Women don't have it easy, discrimination, inequality, societal pressure to be super-woman, domestic goddess, etc. We don't have equality. We'd love it, but we're miles away from it. At the current rate of shrinkage it will take 80 years to close the pay gap between men and women. So many women do have less money than men and may well be specifically looking for affluence, financial security and generosity in a guy. If that's what you want, fair enough, and a great way to tell if these things apply is to let him pay for dinner. Good plan.

In asking for the benefits of "men's world" to be shared with us, women aren't obliged to give up every tiny little upside of womanhood. Did you ever hear anybody suggest that black people, if they want equal rights will have to stop having carnival? No of course not. Instead white people just started going to carnival too. I've been going for years and it's great. Men now enjoy the possibility of dating a woman who can afford to take him somewhere out of his normal price range. Lucky you lads, enjoy it, in the same way that we traditionally have.

2) We talked a lot about the impact of women getting stronger. My problem with this is so huge I couldn't really get into it properly last night.

I don't believe women are "getting stronger". I'm from London, as are my parents and most of my grandparents. I'm not aristocracy, I'm social riff-raff so the likelihood is that a couple of hundred years ago a fair few of my female ancestors were prostitutes. The rural ones may have been farm hands. Even the ones who were housewives would have lived in the days before contraception so would have been raising six, eight, maybe more kids, without washing machines, without even washing powder, making their own clothes, no fridge, etc. Whatever life they had they had to be really tough.

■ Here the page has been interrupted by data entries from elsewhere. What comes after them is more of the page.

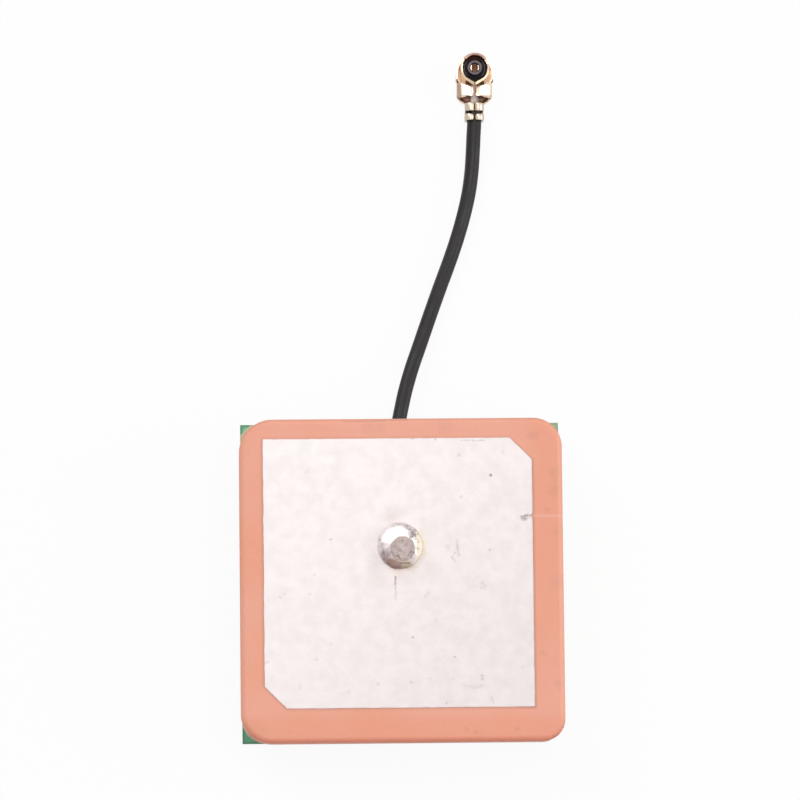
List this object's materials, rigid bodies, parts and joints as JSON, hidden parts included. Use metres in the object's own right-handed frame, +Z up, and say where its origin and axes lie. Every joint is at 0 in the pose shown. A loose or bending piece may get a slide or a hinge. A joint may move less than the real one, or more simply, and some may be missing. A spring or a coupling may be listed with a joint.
{
  "type": "ceramic patch antenna module with coaxial pigtail",
  "caption": "Square ceramic patch antenna for satellite positioning, soldered over a shielded amplifier board, with a short thin coaxial lead that ends in a flat gold push-on plug.",
  "frame": {"origin": "On the surface that the shield can rests on, under the middle of the square ceramic block.", "axes": "+Z runs up out of the antenna's patch. +Y is the side that the coaxial lead leaves towards, square to the sides of the block. +X completes a right-handed frame."},
  "size_m": [0.025, 0.0545, 0.0083],
  "materials": {
    "pink_ceramic": "matt, fired",
    "silver_film": "matt fired silver film",
    "solder": "bright, flowed",
    "adhesive": "soft, matt",
    "board": "green solder mask over glass-filled resin",
    "tinned_steel": "tinned, satin",
    "package": "moulded, matt",
    "capacitor": "matt",
    "jacket": "smooth extruded fluoropolymer",
    "dielectric": "waxy",
    "gold_plating": "polished gold plating over copper alloy",
    "insulator": "moulded, fine grain"
  },
  "bodies": {
    "root": {"ceramic_block": "pink_ceramic", "patch_electrode": "silver_film", "ground_electrode": "silver_film", "feed_pin": "solder", "feed_solder": "solder", "tail_solder": "solder", "adhesive_pad": "adhesive", "circuit_board": "board", "shield_can": "tinned_steel", "can_solder_left": "solder", "can_solder_right": "solder", "can_solder_front": "solder", "can_solder_back": "solder", "first_amplifier": "package", "second_amplifier": "package", "band_filter": "tinned_steel", "input_capacitor": "capacitor", "coupling_capacitor": "capacitor", "output_capacitor": "capacitor", "bypass_capacitor": "capacitor", "supply_capacitor": "capacitor", "matching_inductor": "package", "bias_inductor": "package", "bias_resistor": "package", "gain_resistor": "package", "supply_resistor": "package", "coax_jacket": "jacket", "braid_at_board": "tinned_steel", "dielectric_at_board": "dielectric", "wire_at_board": "tinned_steel", "braid_solder": "solder", "wire_solder": "solder", "plug_shell": "gold_plating", "plug_contact": "gold_plating", "plug_insulator": "insulator", "braid_at_plug": "tinned_steel", "dielectric_at_plug": "dielectric", "wire_at_plug": "tinned_steel"}
  },
  "joints": []
}
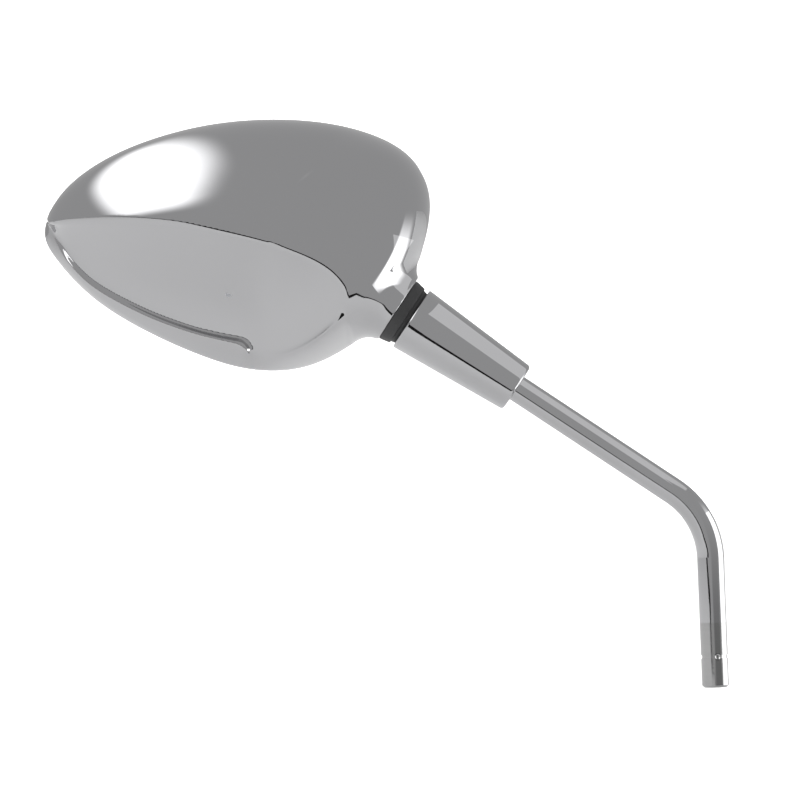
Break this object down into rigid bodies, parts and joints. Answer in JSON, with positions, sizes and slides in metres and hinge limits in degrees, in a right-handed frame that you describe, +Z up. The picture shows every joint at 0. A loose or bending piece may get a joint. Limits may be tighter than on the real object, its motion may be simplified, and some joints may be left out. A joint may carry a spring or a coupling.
{
  "type": "handlebar rear-view mirror",
  "caption": "Chrome teardrop rear-view mirror on a bent rod. The head swivels on a friction ball joint, and a plain round spigot clamps to a handlebar.",
  "frame": {"origin": "centre of the rod where its plain clamp spigot starts, 24 mm above the lower end", "axes": "+Z up along the spigot, +X towards the middle of the vehicle, +Y towards the rider, who looks at the glass"},
  "size_m": [0.2469, 0.044, 0.2163],
  "materials": {
    "chrome_steel": "polished chrome plate on steel",
    "chrome_shell": "polished chrome plate on moulded plastic",
    "zinc_steel": "zinc plated, satin",
    "spring_steel": "oiled spring wire",
    "brass": "turned",
    "nylon_white": "natural nylon",
    "black_plastic": "fine grain",
    "seal_rubber": "satin moulded rubber",
    "foam": "foam tape",
    "mirror_glass": "convex silvered glass"
  },
  "bodies": {
    "stem": {"rod": "chrome_steel", "ball_stud": "zinc_steel", "stud_lock_nut": "zinc_steel", "lock_washer": "zinc_steel", "sleeve": "chrome_shell", "sleeve_lower_bush": "black_plastic", "sleeve_upper_bush": "black_plastic"},
    "upper_liner": {"liner_upper": "nylon_white"},
    "lower_liner": {"liner_lower": "nylon_white"},
    "head": {"socket_cup": "zinc_steel", "pressure_cup": "zinc_steel", "joint_spring": "spring_steel", "spring_washer": "zinc_steel", "retaining_nut": "brass", "seal_ring": "seal_rubber", "housing_shell": "chrome_shell", "carrier_plate": "black_plastic", "carrier_screws": "zinc_steel", "glass_pad": "foam", "mirror_glass": "mirror_glass", "glass_gasket": "seal_rubber"}
  },
  "joints": [
    {"name": "head_twist", "type": "hinge", "parent": "stem", "child": "upper_liner", "pos_m": [-0.11196, 0, 0.11986], "axis": [-0.8131, 0, 0.5821], "range_deg": [-30, 30]},
    {"name": "head_pan", "type": "hinge", "parent": "upper_liner", "child": "lower_liner", "pos_m": [-0.11196, 0, 0.11986], "axis": [0.5821, 0, 0.8131], "range_deg": [-15, 15]},
    {"name": "head_tilt", "type": "hinge", "parent": "lower_liner", "child": "head", "pos_m": [-0.11196, 0, 0.11986], "axis": [0, 1, 0], "range_deg": [-15, 15]}
  ]
}
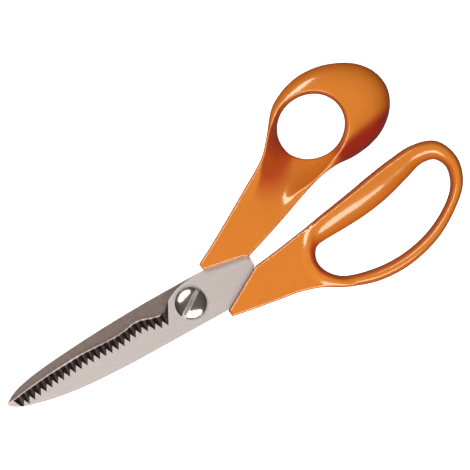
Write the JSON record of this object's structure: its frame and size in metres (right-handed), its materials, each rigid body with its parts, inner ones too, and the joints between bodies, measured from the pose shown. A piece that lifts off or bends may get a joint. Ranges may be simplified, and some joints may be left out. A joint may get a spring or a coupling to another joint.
{
  "type": "serrated shears",
  "caption": "General-purpose shears with a serrated blade, a plain blade, a slotted pivot screw and moulded orange bow handles for thumb and fingers.",
  "frame": {"origin": "on the pivot axis, in the back face of the finger blade", "axes": "+X from the pivot along the closed blades towards the handles; +Y towards the thumb bow; +Z towards the screw head"},
  "size_m": [0.2078, 0.0892, 0.017],
  "materials": {
    "blade_steel": "ground and brushed along its length",
    "pivot_steel": "polished",
    "washer_steel": "plain",
    "orange_plastic": "glossy moulded"
  },
  "bodies": {
    "finger_half": {"finger_blade": "blade_steel", "finger_handle": "orange_plastic", "pivot_post": "pivot_steel", "pivot_screw": "pivot_steel", "friction_washer": "washer_steel"},
    "thumb_half": {"thumb_blade": "blade_steel", "thumb_handle": "orange_plastic"}
  },
  "joints": [
    {"name": "blade_pivot", "type": "hinge", "parent": "finger_half", "child": "thumb_half", "pos_m": [0, 0, 0], "axis": [0, 0, 1], "range_deg": [0, 90]}
  ]
}
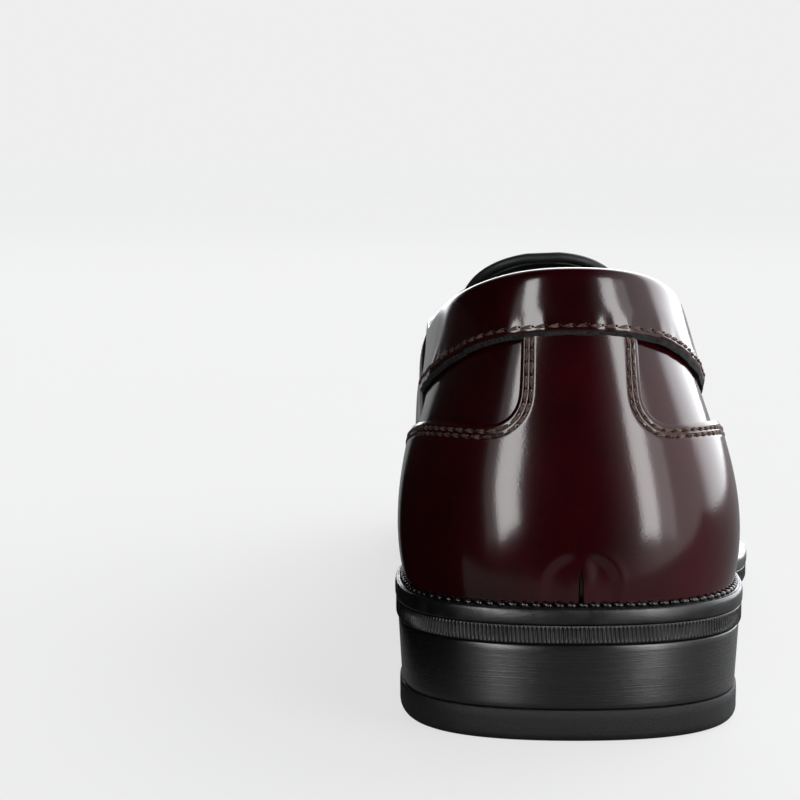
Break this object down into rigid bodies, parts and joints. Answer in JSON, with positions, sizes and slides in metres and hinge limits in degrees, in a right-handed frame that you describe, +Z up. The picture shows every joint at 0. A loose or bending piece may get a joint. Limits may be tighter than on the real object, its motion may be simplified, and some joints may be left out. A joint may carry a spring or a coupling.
{
  "type": "penny loafer",
  "caption": "Low-heeled slip-on leather shoe for the right foot, with a moccasin-seamed apron, a slotted strap over the instep, a turned collar and a welted sole.",
  "frame": {"origin": "centre of the footprint (middle of the bounding box in X and Y), on the ground plane", "axes": "+Y from the heel towards the toe, +X towards the outer side of the right foot, +Z up"},
  "size_m": [0.0966, 0.298, 0.0942],
  "materials": {
    "burgundy_leather": "high polish, dark oxblood, smooth grain",
    "black_leather": "soft, matt to satin",
    "sole_leather": "edge-dyed black, brushed, low sheen",
    "rubber": "matt black",
    "cork": "pressed cork, granular",
    "board": "pressed leather fibre board, matt",
    "foam": "fine open foam",
    "steel": "bright drawn steel"
  },
  "bodies": {
    "root": {"vamp": "burgundy_leather", "apron": "burgundy_leather", "strap": "burgundy_leather", "quarter_outer": "burgundy_leather", "quarter_inner": "burgundy_leather", "heel_foxing": "burgundy_leather", "collar": "burgundy_leather", "quarter_lining": "black_leather", "vamp_lining": "black_leather", "tongue_lining": "black_leather", "sock_liner": "black_leather", "outsole": "sole_leather", "welt": "sole_leather", "heel_block": "sole_leather", "top_lift": "rubber", "cork_filler": "cork", "insole": "board", "heel_seat_filler": "board", "heel_counter": "board", "toe_puff": "board", "collar_padding": "foam", "heel_pad": "foam", "shank": "steel", "heel_nail_1": "steel", "heel_nail_2": "steel", "heel_nail_3": "steel", "heel_nail_4": "steel", "heel_nail_5": "steel"}
  },
  "joints": []
}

Most of the audience last night was black. Some of those people will have had female ancestors who were tribespeople, gatherer-hunters, living in primitive accommodation, in the company of dangerous animals, warring tribes and no real healthcare. I reckon they were pretty strong. Others will have ancestors who were slaves in the Carribean, British colonies, America, etc. ...which is accepted as the most gruellingly awful way of life ever to befall humanity. Any woman who was weak in that environment wasn't going to make it.

We're not getting stronger. We've been strong all along. In the past men appreciated our strength. In my experience a lot of them still do. Not Gareth Sibson though...tut tut tut. You can go whine at him on his website here! He even said he thought women shouldn't drink pints (guess what a whole bunch of us ordered in the interval!).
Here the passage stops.